Jane Mayer, State for Sale. The New Yorker, 10 October 2011. “A conservative multimillionaire [Art Pope] has taken control in North Carolina, one of 2012’s top battlegrounds…. For years, Pope, like several other farsighted conservative corporate activists, has been spending millions in an attempt to change the direction of American politics. According to an analysis of tax records by Democracy NC, a progressive government watchdog group, in the past decade Pope, his family, his family foundation, and his business have spent more than forty million dollars in this effort.”
Excerpts from story:
In an e-mail, Chris Kromm, the executive director of the Institute for Southern Studies, said of the 2004 and 2006 efforts, “Pope began in earnest his quest to be kingmaker in the North Carolina G.O.P., spending big money to push out moderates and get farther-right Republicans elected.” In doing so, he sent a clear message to the remaining Republican moderates: if they didn’t heed him, he would not hesitate to go after them. “Pope created a climate of fear,” Kromm told me. “He has a whole network that can reward or punish Republicans. . . . That’s the strength of the Pope network. It enforces ideological conformity, and gets people in line. . . .
According to both conservative and liberal observers, Pope’s advocacy network has achieved its greatest influence over the new Republican majority in the North Carolina legislature. Hood, the head of the Locke Foundation, says of the General Assembly, “A significant number of our recommendations were adopted this year. We favored no new taxes, lifting the cap on charter schools, cutting spending, as well as dozens of small-ticket items.” Martin Nesbitt, the Democratic leader, said, “The John Locke and Civitas foundations put out road maps for how to change everything, and the legislature pretty much followed the script.”…
At the same time that Pope’s network has been fighting to get university budgets cut, Pope has offered to fund academic programs in subjects that he deems worthwhile, like Western civilization and free-market economics. Some faculty members have seen Pope’s offers as attempts to buy academic control….

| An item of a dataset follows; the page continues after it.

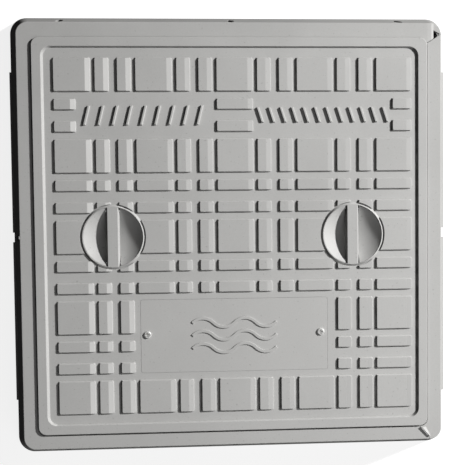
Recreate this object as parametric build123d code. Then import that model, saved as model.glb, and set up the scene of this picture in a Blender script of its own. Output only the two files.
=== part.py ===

The John Locke Foundation [a conservative think tank founded and largely funded by Pope’s family foundation]…is sponsoring what it calls the North Carolina History Project, an online teaching tool aimed at reorienting the study of the state’s history away from social movements and government and toward the celebration of the “personal creation of wealth.”…
Last year, Pope garnered national attention when North Carolina Democrats accused Pope of engineering, in 2009, the re-segregation of public schools in Wake County, which includes Raleigh. Conservative board members, elected with the support of Pope and Tea Party activists, overturned a program that used busing to achieve economic diversity in schools—a program that the Washington Post had called “one of the nation’s most celebrated integration efforts.” The new school board pledged, instead, to send more students to neighborhood schools….
Even some North Carolinians associated with Jesse Helms think that Pope has gone too far. Jim Goodmon, the president and C.E.O. of Capitol Broadcasting Company, which owns the CBS and Fox television affiliates in Raleigh, says, “I was a Republican, but I’m embarrassed to be one in North Carolina because of Art Pope.” Goodmon’s grandfather A. J. Fletcher was among Helms’s biggest backers, having launched him as a radio and television commentator. Goodmon describes Pope’s forces as “anti-community,” adding, “The way they’ve come to power is to say that government is bad. Their only answer is to cut taxes.” Goodmon believes that Pope’s agenda is not even good for business, because the education cuts he’s helped bring about will undermine the workforce. “If you want to create good jobs, you need good schools,” he says.